## [Given data]
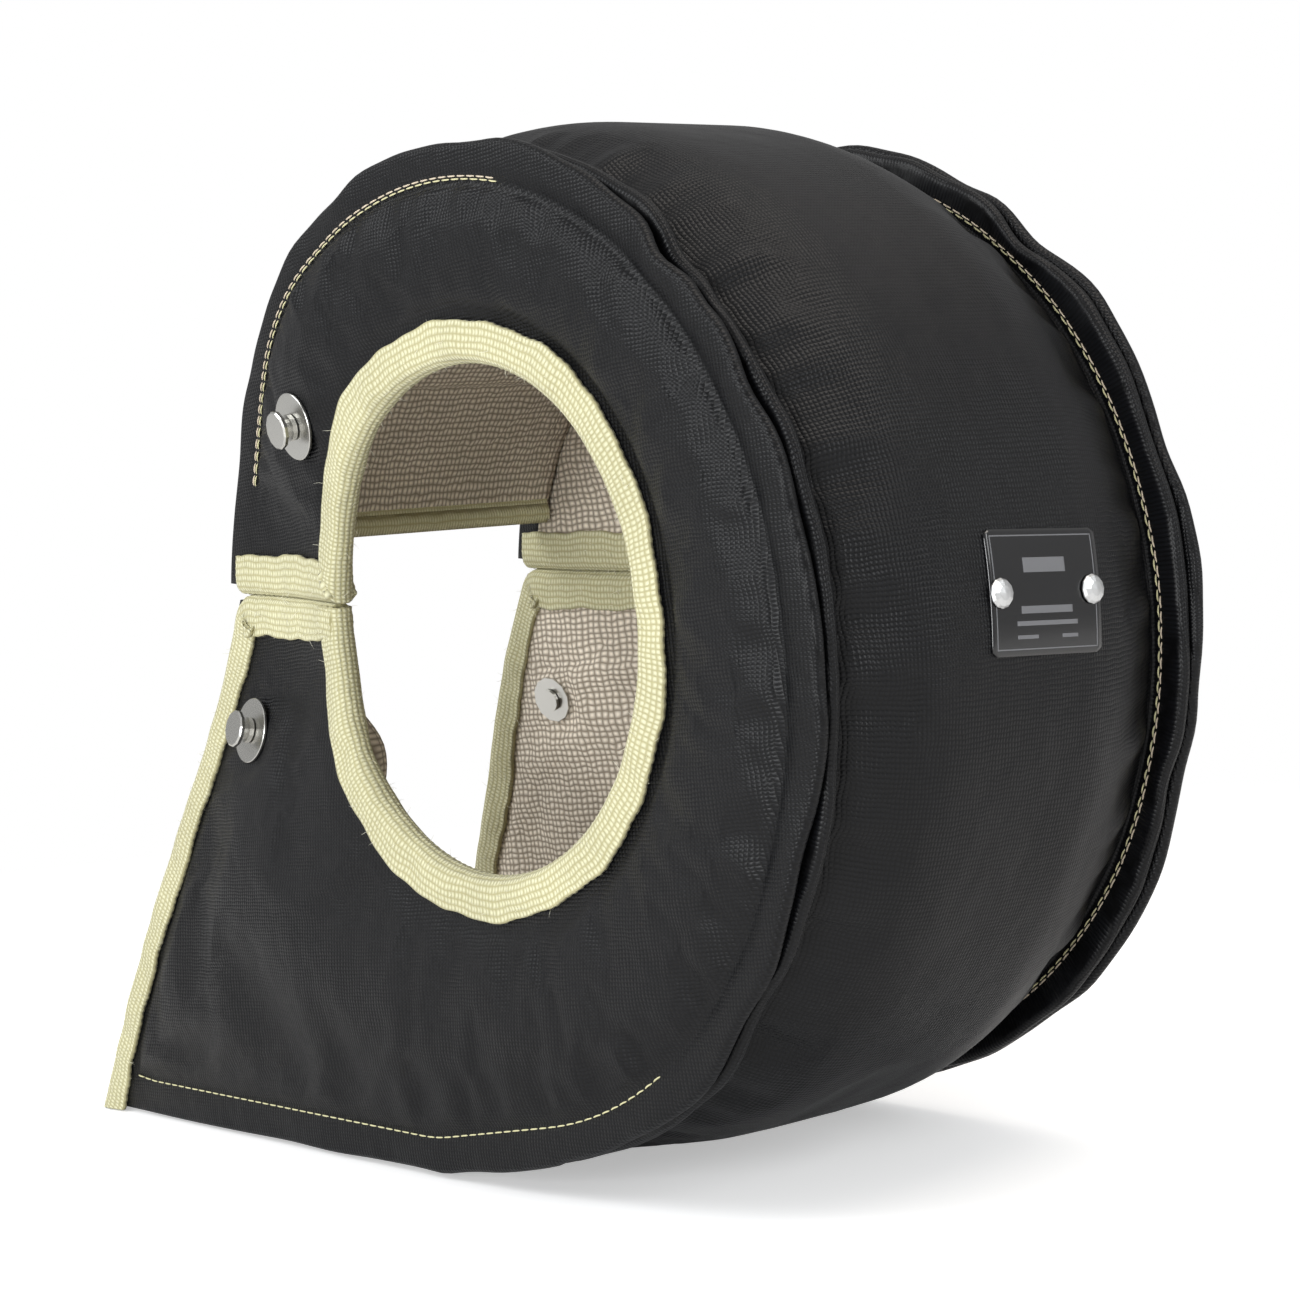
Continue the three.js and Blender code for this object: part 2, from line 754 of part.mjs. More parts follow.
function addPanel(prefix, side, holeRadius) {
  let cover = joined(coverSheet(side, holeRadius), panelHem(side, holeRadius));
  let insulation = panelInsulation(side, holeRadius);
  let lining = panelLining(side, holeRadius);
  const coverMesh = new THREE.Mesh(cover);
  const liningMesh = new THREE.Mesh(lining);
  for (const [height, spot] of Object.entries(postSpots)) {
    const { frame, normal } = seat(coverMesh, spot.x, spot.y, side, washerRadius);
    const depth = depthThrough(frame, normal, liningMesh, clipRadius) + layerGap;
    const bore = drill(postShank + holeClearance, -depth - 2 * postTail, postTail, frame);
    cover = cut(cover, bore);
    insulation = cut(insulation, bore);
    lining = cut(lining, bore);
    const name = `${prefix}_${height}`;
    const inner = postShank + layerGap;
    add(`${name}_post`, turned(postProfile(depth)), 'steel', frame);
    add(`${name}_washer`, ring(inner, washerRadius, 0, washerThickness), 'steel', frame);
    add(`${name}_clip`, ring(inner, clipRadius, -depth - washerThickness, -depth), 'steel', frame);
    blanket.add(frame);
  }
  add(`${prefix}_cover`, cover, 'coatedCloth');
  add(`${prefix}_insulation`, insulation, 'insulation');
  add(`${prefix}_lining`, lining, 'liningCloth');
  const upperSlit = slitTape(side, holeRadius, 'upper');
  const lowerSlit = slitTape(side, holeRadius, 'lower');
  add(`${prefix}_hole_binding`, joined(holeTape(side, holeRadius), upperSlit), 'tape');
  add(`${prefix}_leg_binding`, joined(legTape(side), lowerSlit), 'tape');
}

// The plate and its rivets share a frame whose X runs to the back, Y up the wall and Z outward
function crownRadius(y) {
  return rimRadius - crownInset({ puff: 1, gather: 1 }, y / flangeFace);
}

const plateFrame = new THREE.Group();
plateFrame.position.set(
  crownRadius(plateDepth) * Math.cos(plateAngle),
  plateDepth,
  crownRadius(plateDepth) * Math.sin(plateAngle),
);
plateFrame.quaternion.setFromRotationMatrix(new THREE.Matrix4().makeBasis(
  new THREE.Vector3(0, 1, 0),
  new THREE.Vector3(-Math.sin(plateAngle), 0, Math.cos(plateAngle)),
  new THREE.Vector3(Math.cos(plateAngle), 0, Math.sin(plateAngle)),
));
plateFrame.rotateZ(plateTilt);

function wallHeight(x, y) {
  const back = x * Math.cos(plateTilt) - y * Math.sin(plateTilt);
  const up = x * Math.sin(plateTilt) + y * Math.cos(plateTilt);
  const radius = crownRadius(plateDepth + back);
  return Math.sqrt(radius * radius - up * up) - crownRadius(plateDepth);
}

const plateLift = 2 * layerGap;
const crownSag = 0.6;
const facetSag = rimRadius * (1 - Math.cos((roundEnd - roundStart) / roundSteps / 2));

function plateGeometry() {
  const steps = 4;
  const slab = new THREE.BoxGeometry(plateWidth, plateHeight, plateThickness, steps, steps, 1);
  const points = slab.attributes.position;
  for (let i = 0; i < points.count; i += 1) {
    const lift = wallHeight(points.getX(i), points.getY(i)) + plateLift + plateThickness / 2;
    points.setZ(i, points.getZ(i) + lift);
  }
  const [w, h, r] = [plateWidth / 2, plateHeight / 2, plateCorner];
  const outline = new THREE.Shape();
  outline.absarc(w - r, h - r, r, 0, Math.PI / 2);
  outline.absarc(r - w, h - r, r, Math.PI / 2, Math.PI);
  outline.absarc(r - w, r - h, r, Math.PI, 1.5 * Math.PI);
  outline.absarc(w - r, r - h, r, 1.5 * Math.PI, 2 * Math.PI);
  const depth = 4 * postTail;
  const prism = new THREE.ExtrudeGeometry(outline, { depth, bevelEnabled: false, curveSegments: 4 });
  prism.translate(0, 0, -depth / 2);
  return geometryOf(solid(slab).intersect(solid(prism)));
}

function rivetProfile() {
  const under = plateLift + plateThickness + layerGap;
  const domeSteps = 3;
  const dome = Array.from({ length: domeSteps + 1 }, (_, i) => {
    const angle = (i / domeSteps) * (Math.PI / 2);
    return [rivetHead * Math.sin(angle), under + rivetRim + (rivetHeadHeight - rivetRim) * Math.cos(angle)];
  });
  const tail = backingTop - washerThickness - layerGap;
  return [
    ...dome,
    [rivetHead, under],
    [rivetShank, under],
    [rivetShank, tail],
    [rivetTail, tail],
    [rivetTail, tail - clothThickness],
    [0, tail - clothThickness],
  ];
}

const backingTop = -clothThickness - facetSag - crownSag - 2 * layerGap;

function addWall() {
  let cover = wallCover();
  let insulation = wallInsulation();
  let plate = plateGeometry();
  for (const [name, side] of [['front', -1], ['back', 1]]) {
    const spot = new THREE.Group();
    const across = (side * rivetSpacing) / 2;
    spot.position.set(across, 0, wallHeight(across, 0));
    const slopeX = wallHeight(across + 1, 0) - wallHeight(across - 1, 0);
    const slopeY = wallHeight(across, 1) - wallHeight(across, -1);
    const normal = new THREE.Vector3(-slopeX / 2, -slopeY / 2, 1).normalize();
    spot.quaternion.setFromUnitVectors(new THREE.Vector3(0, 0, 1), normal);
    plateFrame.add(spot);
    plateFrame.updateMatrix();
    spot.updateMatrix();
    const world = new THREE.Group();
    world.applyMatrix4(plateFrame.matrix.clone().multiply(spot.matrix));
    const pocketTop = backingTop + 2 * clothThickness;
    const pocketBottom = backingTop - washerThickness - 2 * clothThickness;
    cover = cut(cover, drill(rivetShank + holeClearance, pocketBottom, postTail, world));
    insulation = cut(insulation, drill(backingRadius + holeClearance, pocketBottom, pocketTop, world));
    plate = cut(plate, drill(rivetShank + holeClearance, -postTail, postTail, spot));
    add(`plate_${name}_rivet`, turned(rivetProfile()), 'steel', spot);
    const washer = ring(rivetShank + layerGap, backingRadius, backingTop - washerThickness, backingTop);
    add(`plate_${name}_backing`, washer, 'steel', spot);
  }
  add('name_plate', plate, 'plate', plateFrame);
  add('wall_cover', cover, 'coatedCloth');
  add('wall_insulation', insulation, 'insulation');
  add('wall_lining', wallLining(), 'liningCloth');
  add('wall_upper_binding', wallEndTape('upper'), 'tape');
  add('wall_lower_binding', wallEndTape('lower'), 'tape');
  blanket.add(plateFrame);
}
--
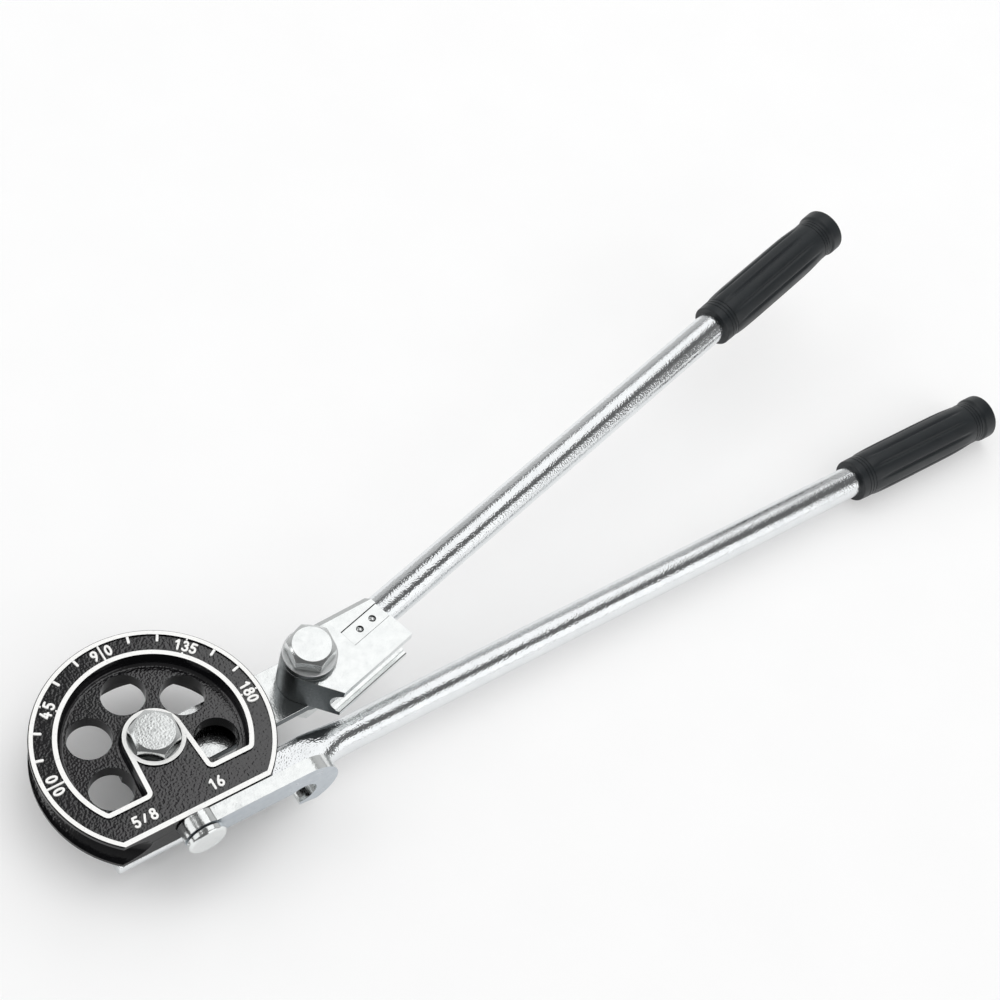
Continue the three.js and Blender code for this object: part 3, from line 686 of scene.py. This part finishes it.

## [Given exercise]
Every line of the listing that holds "Blender" is to be counted; give only the resulting number.

## [Answer for the task]
2